Start of RECORDS FOR PROCESSING
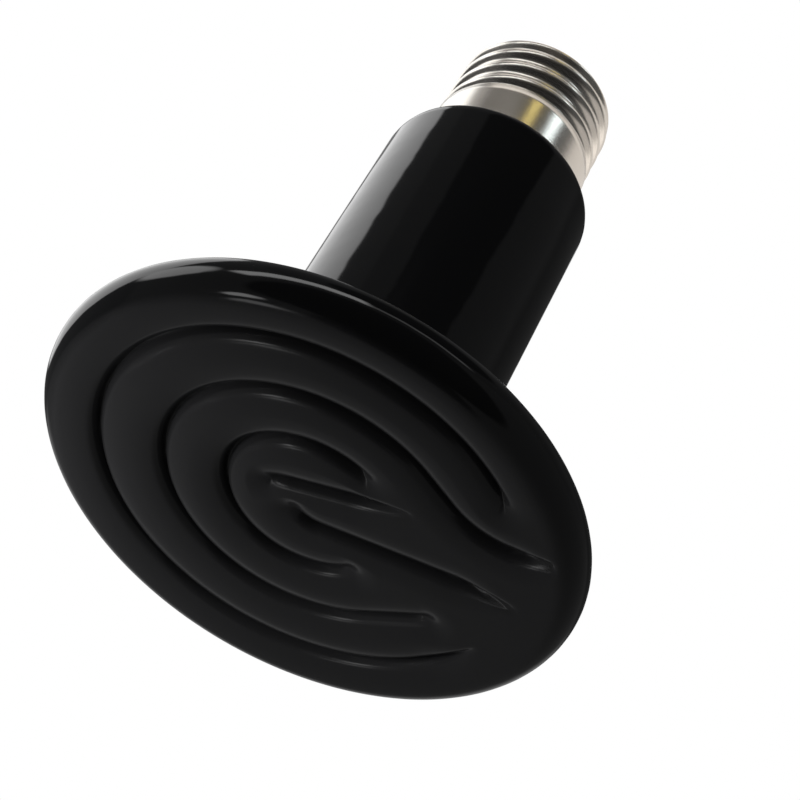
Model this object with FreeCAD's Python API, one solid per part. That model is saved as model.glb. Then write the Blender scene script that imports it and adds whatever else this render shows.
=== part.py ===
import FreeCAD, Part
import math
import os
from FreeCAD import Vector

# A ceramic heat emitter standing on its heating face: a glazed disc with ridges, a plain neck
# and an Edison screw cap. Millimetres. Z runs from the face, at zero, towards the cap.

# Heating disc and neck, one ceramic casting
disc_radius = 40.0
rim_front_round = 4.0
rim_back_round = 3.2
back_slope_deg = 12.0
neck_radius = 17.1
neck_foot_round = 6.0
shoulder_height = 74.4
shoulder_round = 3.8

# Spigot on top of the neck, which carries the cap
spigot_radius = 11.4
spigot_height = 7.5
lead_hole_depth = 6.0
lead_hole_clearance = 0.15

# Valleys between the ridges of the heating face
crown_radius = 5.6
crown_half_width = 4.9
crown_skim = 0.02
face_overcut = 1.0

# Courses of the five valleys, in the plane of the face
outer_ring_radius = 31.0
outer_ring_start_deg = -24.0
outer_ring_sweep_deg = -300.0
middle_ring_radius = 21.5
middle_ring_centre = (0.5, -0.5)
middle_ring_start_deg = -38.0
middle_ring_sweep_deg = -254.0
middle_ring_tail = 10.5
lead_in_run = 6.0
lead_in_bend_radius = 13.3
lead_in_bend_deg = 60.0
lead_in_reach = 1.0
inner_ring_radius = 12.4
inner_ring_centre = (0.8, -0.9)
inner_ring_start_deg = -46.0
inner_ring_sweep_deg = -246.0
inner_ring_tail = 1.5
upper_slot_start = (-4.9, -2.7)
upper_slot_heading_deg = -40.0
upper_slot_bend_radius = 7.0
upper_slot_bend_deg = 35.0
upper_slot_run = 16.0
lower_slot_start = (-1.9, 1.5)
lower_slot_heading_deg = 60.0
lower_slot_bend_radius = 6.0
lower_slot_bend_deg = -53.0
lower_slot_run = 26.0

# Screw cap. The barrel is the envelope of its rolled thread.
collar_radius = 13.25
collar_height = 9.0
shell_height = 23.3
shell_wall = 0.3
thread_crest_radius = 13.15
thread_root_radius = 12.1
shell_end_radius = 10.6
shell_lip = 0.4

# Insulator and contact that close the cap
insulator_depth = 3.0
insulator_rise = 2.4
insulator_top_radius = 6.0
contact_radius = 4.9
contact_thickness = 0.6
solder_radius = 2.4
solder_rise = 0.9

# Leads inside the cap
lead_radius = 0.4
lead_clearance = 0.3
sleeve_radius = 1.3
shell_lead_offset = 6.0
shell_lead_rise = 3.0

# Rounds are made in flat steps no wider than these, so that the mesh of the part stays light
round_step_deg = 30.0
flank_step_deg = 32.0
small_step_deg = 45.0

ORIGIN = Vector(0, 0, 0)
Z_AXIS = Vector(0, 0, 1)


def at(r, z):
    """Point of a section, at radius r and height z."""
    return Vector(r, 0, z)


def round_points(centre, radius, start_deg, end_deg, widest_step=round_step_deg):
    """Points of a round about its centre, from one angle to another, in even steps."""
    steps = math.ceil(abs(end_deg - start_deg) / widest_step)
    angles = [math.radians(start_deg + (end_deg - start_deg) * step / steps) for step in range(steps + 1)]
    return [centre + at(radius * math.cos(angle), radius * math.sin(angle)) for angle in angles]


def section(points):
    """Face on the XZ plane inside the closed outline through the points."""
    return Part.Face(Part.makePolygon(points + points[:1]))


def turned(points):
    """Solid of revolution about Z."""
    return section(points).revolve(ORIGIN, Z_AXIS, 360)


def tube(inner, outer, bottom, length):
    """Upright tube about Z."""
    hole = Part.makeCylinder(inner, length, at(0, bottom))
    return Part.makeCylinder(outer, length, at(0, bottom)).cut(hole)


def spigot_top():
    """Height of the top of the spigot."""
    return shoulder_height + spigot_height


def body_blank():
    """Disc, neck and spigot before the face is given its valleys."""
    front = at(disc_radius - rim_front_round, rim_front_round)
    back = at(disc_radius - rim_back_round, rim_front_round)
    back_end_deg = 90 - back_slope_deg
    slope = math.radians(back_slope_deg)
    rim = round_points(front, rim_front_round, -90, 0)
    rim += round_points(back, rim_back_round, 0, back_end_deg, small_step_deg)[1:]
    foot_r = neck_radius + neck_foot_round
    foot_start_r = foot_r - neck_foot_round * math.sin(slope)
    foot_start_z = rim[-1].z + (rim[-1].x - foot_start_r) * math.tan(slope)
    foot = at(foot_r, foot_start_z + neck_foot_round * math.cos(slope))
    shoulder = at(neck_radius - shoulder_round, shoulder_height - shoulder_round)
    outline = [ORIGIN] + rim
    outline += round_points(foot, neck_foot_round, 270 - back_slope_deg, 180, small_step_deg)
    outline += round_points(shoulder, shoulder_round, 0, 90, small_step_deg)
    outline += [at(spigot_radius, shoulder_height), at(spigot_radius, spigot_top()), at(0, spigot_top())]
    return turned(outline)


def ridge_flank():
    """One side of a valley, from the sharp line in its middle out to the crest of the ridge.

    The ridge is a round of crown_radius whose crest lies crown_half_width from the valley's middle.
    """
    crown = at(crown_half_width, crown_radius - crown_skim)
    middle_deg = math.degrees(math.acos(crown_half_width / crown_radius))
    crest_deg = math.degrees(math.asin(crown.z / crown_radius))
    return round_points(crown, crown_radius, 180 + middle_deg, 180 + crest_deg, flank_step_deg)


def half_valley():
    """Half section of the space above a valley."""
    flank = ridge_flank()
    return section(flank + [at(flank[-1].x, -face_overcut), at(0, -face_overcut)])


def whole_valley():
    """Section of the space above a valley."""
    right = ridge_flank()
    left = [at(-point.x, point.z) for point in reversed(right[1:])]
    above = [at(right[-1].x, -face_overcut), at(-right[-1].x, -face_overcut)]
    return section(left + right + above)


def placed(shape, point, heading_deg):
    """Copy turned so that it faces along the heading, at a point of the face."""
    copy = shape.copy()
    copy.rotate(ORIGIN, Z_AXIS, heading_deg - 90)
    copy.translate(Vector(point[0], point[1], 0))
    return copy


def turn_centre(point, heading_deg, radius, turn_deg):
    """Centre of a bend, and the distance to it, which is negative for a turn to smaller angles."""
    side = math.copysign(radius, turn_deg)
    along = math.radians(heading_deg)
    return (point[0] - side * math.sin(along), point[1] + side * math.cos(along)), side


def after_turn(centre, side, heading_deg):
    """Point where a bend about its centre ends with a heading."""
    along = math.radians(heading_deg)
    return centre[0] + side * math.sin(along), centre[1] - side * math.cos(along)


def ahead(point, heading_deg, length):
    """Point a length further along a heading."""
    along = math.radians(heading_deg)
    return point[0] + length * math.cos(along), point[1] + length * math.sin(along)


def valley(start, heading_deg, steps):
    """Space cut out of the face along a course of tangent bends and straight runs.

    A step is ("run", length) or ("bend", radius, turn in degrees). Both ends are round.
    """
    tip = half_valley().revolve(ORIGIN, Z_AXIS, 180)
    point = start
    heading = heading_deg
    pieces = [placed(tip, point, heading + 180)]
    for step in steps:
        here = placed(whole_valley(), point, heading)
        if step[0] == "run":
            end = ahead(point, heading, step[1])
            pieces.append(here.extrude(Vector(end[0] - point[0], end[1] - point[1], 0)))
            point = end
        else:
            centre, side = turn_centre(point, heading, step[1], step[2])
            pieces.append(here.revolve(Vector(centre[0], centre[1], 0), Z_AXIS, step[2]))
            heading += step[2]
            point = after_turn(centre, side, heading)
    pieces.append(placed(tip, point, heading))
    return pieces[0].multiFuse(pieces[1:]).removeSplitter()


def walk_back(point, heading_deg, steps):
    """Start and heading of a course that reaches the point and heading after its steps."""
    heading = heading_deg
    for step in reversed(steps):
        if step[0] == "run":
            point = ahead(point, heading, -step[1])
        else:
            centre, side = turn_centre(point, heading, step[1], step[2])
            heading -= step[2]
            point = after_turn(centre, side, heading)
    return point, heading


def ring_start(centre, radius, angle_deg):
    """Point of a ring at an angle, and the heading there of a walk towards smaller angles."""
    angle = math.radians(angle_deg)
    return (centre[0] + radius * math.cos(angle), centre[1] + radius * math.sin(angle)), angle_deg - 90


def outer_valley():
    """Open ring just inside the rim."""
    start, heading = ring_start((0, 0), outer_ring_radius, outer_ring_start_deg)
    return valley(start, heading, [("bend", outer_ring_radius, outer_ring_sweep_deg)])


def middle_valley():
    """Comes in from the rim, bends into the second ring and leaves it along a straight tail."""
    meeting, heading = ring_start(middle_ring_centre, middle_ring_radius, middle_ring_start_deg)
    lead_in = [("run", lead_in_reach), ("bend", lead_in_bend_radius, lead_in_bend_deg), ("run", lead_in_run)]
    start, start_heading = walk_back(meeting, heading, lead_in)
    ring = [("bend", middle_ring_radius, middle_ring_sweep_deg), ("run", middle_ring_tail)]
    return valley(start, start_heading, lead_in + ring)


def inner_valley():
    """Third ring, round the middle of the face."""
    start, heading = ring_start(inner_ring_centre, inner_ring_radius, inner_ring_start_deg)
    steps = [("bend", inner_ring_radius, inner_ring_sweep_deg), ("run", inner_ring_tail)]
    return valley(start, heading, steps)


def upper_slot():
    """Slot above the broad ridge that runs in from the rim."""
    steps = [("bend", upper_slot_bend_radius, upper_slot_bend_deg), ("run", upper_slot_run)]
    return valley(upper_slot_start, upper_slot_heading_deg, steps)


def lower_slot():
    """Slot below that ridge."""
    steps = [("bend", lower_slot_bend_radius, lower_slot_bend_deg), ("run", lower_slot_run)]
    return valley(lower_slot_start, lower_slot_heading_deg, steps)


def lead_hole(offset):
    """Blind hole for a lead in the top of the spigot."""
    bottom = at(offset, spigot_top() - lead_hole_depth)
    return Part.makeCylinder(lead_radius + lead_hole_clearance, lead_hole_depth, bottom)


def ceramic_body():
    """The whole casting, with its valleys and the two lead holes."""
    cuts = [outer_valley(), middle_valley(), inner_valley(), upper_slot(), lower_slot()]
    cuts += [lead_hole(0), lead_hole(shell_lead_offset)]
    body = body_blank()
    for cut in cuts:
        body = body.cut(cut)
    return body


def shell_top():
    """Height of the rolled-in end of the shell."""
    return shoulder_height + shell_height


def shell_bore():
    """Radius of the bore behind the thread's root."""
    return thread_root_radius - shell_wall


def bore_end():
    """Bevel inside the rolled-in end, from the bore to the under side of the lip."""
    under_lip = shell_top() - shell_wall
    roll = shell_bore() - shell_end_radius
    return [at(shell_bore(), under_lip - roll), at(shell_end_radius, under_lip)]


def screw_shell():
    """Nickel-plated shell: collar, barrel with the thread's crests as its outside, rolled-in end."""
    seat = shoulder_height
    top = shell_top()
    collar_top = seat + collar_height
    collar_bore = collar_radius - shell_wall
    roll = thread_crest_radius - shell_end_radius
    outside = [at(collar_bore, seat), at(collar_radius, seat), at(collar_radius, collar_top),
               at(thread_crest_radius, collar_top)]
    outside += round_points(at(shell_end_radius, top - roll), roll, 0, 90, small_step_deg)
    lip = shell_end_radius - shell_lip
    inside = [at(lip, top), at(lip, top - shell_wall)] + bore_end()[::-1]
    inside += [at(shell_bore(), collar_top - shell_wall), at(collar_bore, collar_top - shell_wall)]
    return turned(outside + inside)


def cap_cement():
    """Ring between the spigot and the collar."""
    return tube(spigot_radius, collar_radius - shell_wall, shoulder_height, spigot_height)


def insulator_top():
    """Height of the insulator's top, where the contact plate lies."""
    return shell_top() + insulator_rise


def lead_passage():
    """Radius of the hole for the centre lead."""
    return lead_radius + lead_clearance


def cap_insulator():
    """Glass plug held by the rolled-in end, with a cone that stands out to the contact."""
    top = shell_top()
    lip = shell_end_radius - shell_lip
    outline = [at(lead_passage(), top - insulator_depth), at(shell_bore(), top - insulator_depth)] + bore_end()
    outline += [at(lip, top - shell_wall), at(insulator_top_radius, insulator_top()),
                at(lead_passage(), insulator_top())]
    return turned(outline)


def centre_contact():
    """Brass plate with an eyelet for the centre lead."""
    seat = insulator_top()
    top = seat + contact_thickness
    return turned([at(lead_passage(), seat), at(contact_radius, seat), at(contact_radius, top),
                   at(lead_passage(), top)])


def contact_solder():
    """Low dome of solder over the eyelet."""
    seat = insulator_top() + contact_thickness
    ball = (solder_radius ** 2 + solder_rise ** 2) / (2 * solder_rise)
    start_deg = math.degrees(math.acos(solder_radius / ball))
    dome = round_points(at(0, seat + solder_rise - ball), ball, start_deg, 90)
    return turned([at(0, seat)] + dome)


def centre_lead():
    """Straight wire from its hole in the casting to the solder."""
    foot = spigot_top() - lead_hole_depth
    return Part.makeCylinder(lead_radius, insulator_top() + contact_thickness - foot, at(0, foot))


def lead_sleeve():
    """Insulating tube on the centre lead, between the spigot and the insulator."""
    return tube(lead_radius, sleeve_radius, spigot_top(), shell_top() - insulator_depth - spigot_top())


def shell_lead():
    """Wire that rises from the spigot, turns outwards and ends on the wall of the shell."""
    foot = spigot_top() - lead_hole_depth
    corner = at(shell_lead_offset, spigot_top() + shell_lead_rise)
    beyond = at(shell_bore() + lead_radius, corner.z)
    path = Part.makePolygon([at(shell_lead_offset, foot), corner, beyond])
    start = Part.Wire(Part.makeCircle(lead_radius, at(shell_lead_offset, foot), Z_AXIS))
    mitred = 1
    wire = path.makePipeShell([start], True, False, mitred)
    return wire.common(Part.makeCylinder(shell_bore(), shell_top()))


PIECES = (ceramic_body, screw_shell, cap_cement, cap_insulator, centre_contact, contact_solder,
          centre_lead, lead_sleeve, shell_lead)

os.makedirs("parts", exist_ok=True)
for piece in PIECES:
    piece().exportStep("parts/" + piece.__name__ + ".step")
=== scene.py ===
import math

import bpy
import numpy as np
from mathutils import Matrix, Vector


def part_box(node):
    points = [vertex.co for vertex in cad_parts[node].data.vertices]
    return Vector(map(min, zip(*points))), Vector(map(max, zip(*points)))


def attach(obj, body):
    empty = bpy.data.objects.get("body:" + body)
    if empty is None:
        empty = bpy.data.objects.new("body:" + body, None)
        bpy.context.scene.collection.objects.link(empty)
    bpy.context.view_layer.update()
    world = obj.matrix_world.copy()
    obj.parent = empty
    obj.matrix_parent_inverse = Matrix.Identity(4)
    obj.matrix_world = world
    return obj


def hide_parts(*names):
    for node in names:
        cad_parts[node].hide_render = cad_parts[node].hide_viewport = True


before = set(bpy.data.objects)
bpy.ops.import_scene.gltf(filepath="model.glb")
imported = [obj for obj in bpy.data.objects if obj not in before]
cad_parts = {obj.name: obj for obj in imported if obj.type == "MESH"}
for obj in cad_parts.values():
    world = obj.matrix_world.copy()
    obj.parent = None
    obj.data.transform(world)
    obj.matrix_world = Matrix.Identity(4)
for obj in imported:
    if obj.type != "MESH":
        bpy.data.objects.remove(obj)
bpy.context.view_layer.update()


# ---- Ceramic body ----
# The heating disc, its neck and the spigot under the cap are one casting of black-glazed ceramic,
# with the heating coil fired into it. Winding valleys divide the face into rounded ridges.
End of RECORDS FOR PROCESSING
Start of RECORDS FOR PROCESSING
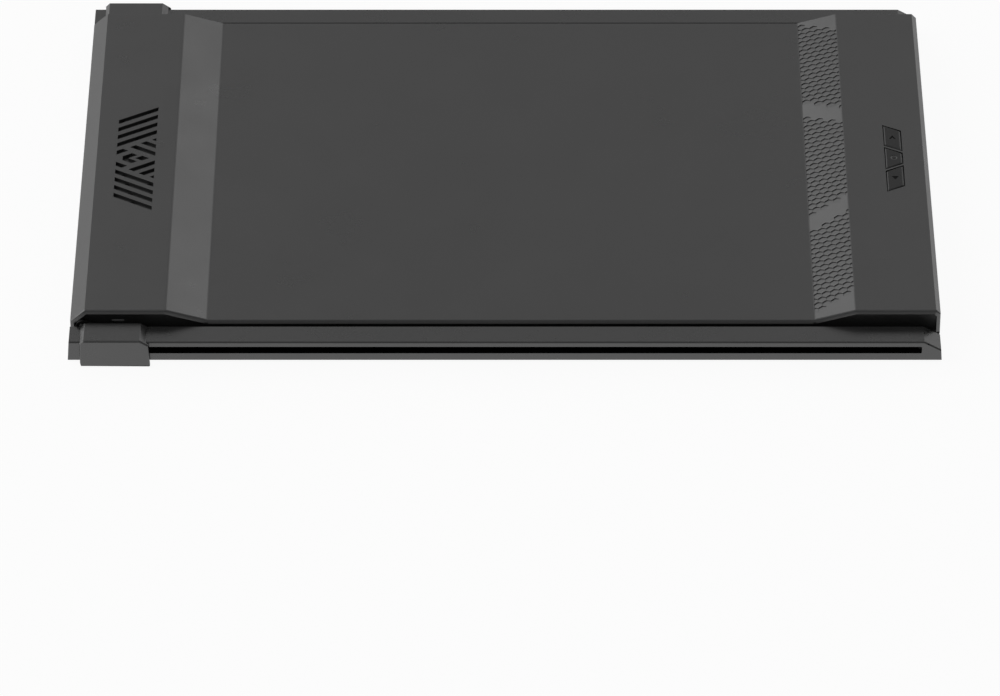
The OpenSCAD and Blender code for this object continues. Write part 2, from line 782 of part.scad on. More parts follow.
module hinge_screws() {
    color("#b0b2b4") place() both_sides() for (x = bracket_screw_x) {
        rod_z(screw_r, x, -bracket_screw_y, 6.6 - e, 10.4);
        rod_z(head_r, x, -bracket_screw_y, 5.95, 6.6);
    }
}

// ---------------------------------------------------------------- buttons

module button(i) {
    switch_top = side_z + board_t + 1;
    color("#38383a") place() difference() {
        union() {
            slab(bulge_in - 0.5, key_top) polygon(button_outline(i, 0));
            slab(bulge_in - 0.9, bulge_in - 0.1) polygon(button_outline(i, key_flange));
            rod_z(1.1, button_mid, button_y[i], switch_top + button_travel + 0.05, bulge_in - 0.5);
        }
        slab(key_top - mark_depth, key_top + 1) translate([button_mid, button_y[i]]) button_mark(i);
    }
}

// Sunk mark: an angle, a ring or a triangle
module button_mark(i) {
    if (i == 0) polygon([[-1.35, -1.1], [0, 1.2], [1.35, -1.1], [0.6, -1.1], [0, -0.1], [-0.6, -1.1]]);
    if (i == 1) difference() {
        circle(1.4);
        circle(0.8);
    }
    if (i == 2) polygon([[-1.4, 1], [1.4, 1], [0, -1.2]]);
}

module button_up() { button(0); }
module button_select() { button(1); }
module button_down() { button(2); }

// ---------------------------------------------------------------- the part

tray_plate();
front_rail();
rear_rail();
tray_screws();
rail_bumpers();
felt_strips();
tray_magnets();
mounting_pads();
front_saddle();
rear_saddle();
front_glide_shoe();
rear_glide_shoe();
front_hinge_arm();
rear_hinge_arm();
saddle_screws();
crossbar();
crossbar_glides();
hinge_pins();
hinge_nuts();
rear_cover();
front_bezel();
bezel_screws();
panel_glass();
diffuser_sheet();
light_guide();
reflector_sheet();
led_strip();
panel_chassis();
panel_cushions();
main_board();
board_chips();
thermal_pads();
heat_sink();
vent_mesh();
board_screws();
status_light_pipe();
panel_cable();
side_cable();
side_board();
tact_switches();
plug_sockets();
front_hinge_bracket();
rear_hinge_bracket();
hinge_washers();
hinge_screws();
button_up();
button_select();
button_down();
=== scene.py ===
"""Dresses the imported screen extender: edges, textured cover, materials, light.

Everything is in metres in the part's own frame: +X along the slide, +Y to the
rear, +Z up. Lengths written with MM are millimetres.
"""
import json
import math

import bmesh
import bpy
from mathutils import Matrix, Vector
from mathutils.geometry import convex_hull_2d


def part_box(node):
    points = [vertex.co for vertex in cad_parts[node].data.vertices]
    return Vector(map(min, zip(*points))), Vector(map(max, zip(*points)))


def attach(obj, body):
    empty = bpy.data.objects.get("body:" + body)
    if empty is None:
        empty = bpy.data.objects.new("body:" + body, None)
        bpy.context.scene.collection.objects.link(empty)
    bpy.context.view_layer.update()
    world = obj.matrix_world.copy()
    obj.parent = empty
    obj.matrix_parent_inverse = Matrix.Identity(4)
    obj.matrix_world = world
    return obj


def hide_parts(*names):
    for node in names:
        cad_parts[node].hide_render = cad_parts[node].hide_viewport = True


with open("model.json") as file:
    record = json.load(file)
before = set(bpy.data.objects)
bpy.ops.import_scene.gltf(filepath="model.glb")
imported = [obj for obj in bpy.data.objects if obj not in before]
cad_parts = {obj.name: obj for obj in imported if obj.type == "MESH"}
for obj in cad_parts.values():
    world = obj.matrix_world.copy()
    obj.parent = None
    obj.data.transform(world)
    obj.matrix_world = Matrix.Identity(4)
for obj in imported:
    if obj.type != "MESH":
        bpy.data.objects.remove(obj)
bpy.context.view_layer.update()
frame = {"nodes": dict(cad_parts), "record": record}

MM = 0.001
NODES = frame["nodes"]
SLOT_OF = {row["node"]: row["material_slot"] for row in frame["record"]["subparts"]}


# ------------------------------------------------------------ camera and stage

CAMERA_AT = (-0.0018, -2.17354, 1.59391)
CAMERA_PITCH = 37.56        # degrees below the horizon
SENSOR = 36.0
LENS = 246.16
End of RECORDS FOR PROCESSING
- _OBJECTIVE_:
Beginning with the line that contains "Model this object" and ending with the line that contains "from FreeCAD import Vector", repeat exactly those lines and no others.

- _FULL SOLUTION_:
Model this object with FreeCAD's Python API, one solid per part. That model is saved as model.glb. Then write the Blender scene script that imports it and adds whatever else this render shows.
=== part.py ===
import FreeCAD, Part
import math
import os
from FreeCAD import Vector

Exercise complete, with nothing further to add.